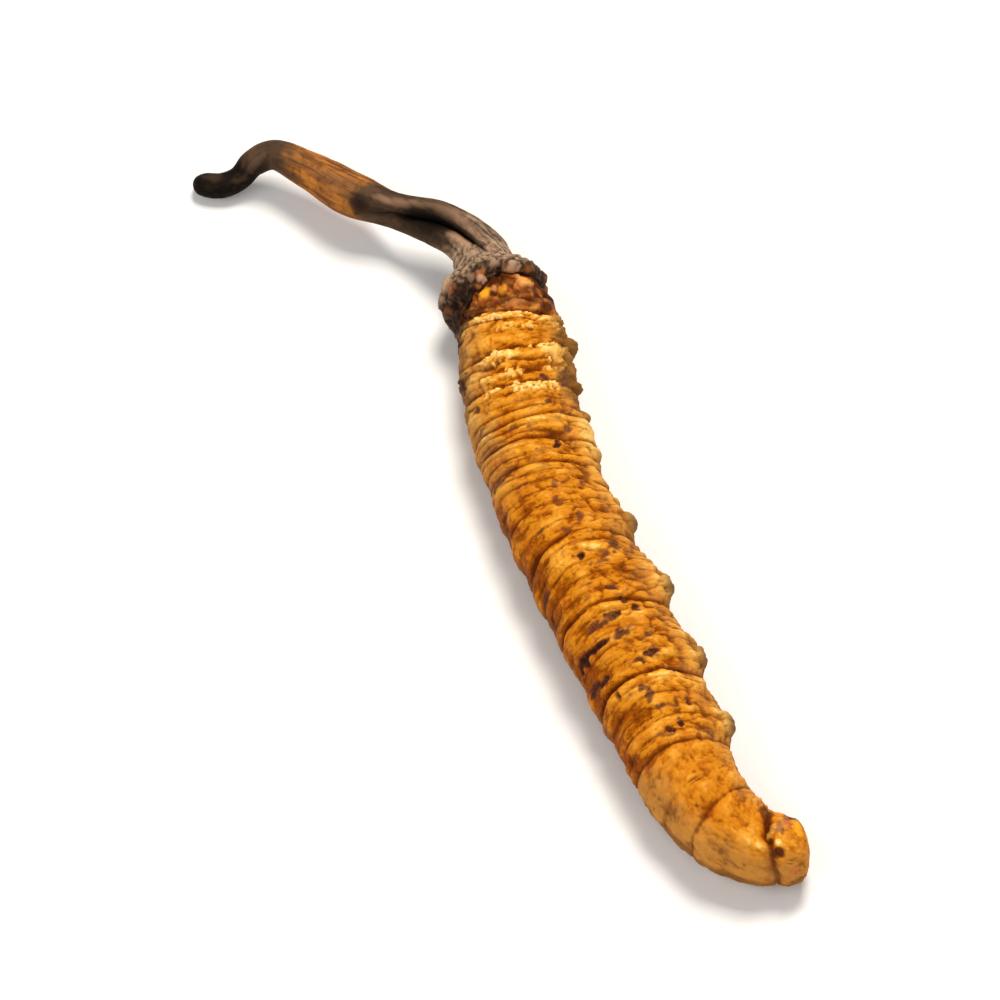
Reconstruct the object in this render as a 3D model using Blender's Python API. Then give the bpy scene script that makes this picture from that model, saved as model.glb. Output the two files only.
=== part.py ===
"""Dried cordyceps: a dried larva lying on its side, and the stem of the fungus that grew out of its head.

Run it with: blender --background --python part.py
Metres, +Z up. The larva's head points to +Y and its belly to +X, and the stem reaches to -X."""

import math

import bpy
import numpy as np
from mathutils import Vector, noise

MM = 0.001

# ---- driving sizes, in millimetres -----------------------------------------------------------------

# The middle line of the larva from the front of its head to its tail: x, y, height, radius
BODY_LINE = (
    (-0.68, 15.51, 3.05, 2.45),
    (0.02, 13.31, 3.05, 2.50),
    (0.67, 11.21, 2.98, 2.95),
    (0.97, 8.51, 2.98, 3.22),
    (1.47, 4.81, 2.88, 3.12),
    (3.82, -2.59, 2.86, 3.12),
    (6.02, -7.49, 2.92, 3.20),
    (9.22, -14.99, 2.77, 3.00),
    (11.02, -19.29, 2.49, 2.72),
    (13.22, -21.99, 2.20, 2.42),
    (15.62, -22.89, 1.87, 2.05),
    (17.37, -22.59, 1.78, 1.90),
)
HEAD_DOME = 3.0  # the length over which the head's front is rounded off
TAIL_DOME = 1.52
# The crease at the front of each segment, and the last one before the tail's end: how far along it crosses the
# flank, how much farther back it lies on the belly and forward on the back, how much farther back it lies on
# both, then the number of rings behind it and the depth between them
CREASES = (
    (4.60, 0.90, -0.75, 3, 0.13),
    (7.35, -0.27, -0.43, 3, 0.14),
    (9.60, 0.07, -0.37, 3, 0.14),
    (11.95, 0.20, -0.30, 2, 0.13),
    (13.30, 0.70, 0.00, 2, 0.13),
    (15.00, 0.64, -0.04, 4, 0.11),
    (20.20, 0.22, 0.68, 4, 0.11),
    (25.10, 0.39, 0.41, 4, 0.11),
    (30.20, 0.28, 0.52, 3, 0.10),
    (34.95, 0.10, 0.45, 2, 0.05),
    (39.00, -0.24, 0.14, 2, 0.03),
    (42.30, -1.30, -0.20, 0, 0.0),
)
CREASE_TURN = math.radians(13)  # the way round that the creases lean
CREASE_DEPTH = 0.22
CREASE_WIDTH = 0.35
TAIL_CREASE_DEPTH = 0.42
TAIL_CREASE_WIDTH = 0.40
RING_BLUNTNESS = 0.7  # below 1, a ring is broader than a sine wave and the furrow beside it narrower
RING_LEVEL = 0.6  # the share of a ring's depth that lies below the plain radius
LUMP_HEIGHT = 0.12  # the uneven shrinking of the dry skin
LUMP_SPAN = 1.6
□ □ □
> [EXERCISE INSTRUCTIONS]: Print back all the lines verbatim.

> [OUTPUT FOR THIS EXERCISE]:
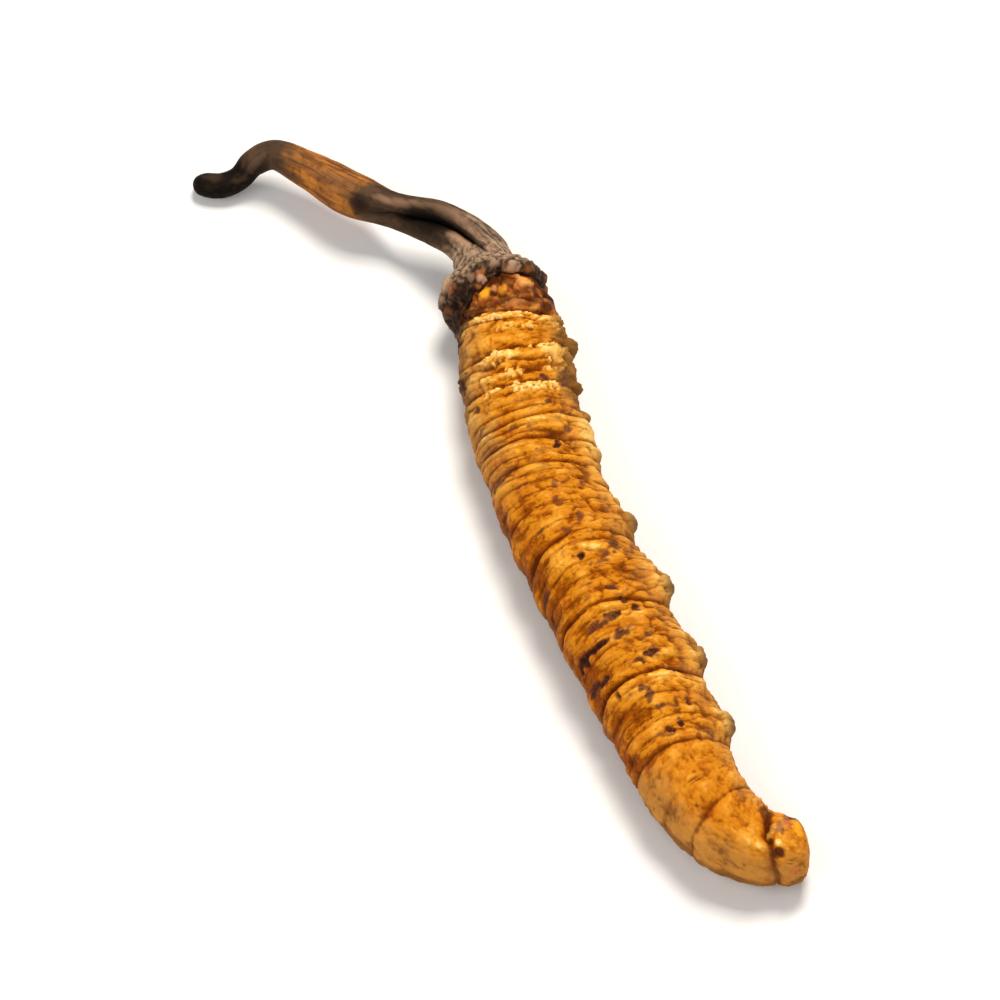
Reconstruct the object in this render as a 3D model using Blender's Python API. Then give the bpy scene script that makes this picture from that model, saved as model.glb. Output the two files only.
=== part.py ===
"""Dried cordyceps: a dried larva lying on its side, and the stem of the fungus that grew out of its head.

Run it with: blender --background --python part.py
Metres, +Z up. The larva's head points to +Y and its belly to +X, and the stem reaches to -X."""

import math

import bpy
import numpy as np
from mathutils import Vector, noise

MM = 0.001

# ---- driving sizes, in millimetres -----------------------------------------------------------------

# The middle line of the larva from the front of its head to its tail: x, y, height, radius
BODY_LINE = (
    (-0.68, 15.51, 3.05, 2.45),
    (0.02, 13.31, 3.05, 2.50),
    (0.67, 11.21, 2.98, 2.95),
    (0.97, 8.51, 2.98, 3.22),
    (1.47, 4.81, 2.88, 3.12),
    (3.82, -2.59, 2.86, 3.12),
    (6.02, -7.49, 2.92, 3.20),
    (9.22, -14.99, 2.77, 3.00),
    (11.02, -19.29, 2.49, 2.72),
    (13.22, -21.99, 2.20, 2.42),
    (15.62, -22.89, 1.87, 2.05),
    (17.37, -22.59, 1.78, 1.90),
)
HEAD_DOME = 3.0  # the length over which the head's front is rounded off
TAIL_DOME = 1.52
# The crease at the front of each segment, and the last one before the tail's end: how far along it crosses the
# flank, how much farther back it lies on the belly and forward on the back, how much farther back it lies on
# both, then the number of rings behind it and the depth between them
CREASES = (
    (4.60, 0.90, -0.75, 3, 0.13),
    (7.35, -0.27, -0.43, 3, 0.14),
    (9.60, 0.07, -0.37, 3, 0.14),
    (11.95, 0.20, -0.30, 2, 0.13),
    (13.30, 0.70, 0.00, 2, 0.13),
    (15.00, 0.64, -0.04, 4, 0.11),
    (20.20, 0.22, 0.68, 4, 0.11),
    (25.10, 0.39, 0.41, 4, 0.11),
    (30.20, 0.28, 0.52, 3, 0.10),
    (34.95, 0.10, 0.45, 2, 0.05),
    (39.00, -0.24, 0.14, 2, 0.03),
    (42.30, -1.30, -0.20, 0, 0.0),
)
CREASE_TURN = math.radians(13)  # the way round that the creases lean
CREASE_DEPTH = 0.22
CREASE_WIDTH = 0.35
TAIL_CREASE_DEPTH = 0.42
TAIL_CREASE_WIDTH = 0.40
RING_BLUNTNESS = 0.7  # below 1, a ring is broader than a sine wave and the furrow beside it narrower
RING_LEVEL = 0.6  # the share of a ring's depth that lies below the plain radius
LUMP_HEIGHT = 0.12  # the uneven shrinking of the dry skin
LUMP_SPAN = 1.6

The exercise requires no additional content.